By December 1941, when the United States has entered the war, the joint unit was designated as the "Observer Group", which was composed of a small group of soldiers from the 1st Infantry Division and Marines from the First Marine Division; two officers and 22 enlisted men. The Marines were mostly from the 5th Marines' Battalion Intelligence (S-2) and Regiment Intelligence Sections (R-2), and the Division Intelligence Sections (G-2) of the 1st Marine Division. The Observer Group was led by 1st Lieutenant Lloyd Peddicord, Jr. of the United States Army and began to operate under the staff supervision of the Amphibious Corps, Atlantic Fleet G-2 by Army Lieutenant Colonel Louis Ely. Captain James Logan Jones Sr. was assigned to working under Colonel Erskine as the Assistant G-2 of the Intelligence section, under the Amphibious Corps staff, at the request of the Commanding General of Amphibious Force, Atlantic Fleet, Major General Holland Smith. Jones was fluent in several foreign languages, was extremely familiar with the target area of Africa; had experience with mechanical and mechanized vehicles and machinery, had experience in living in foreign lands, and had a military schooling and background.

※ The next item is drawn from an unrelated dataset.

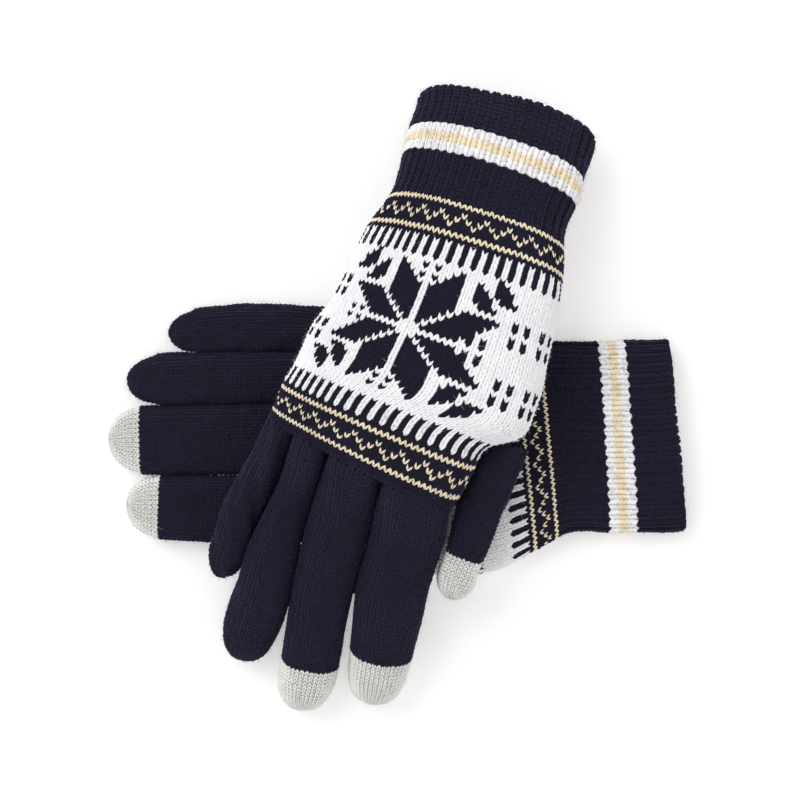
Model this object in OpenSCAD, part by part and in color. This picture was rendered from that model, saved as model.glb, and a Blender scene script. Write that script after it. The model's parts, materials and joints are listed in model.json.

Because of these qualifications, he was assigned in February 1942 until September 1942, during which time he was promoted to Captain.

In August 1942, both the Army and Navy separated their joint effort and continued its planning for North Africa in Operation Torch. By September, the Navy established the Amphibious Scout and Raider School on NAB Little Creek, subsequently forming the Navy Scouts & Raiders unit. On 7 January 1943, the remaining Observer Group, with Captain James L. Jones Sr. commanding, formed the Amphibious Reconnaissance Company, Expeditionary Troops, Amphibious Corps Pacific Fleet (ACPF).

==Training==

Most of the training was done on the Potomac, the Chesapeake Bay area (upper Chesapeake River and Norfolk), and NAB Little Creek, Virginia; and off the coast of Maryland, particularly St. Mary's and Solomon Island, which became their simulated battleground as squads attempted to scout each other's defenses. Submarine training took place at Naval Submarine Base New London, Connecticut in June 1942.

The Observer Group began to conduct reconnaissance exercises on both the Atlantic and the Caribbean, (just as the Fleet Marine Force's Fleet Landing Exercises had done a few years before) by the Marines' Platoon Sergeant Russell Corey. He trained the Observer Group in hands-on work at sea abroad fleet submarines and in the tower for instructions in the Momsen lung. Another Marine by the name of Sergeant Thomas L. Curtis was selected from the Observer Group and was sent to the United Kingdom to train with the British Royal Marines and subsequently was transferred to Office of Strategic Services (precursor to the Central Intelligence Agency).

They began experimenting in the methodology for launching reconnaissance from the sea and testing various equipment. Inflatable rubber boats were mostly used, although kayaks and canvas folding boats had been tested but were rejected. The determining criteria for boat selection was that recon boats needed to fit through the small hatches of fleet submarines while carrying weapons and equipment and be capable of handling related loads. Lt. Peddicord designed an inflatable boat and brought his plans to the Goodyear Tire and Rubber Company who produced the Landing Craft Rubber-Small craft able to hold seven men that was extensively used by the later Naval Combat Demolition Units.

The Marines were trained and taught knife fighting and escaping techniques in Shanghai by British Commando Instructor Lieutenant Colonel William E. Fairbairn, formerly an Inspector of the Shanghai Municipal Police. Fairbairn was one of the developers, along with another Inspector, Eric A. Sykes of the Fairbairn–Sykes fighting knife that was used by the Marine Recon units and later adopted by the Marine Raiders and the Paramarines during World War II. Around this time the Observer Group was sent to the School for the Federal Bureau of Investigation, which also shared the same base at Quantico, and were trained by FBI Agents for two weeks in the rudiments of jujitsu, pistol shooting from the hip, and operation of the Thompson submachine gun, or TSMG.

While the Observer Group was practicing their operational skills, the Intelligence Officers had worked out the tactical utilization of amphibious reconnaissance developing a new doctrine and organizational plan for the Fleet Marine Force. With the assignment to the United States Army of primary responsibility for the Atlantic (Amphibious Corps, Atlantic Fleet) and to the United States Navy of primary responsibility for the Pacific (the Amphibious Corps, Pacific Fleet), the joint command under General Smith divided as he relocated from Quantico to Camp Elliott, northeast of San Diego, California.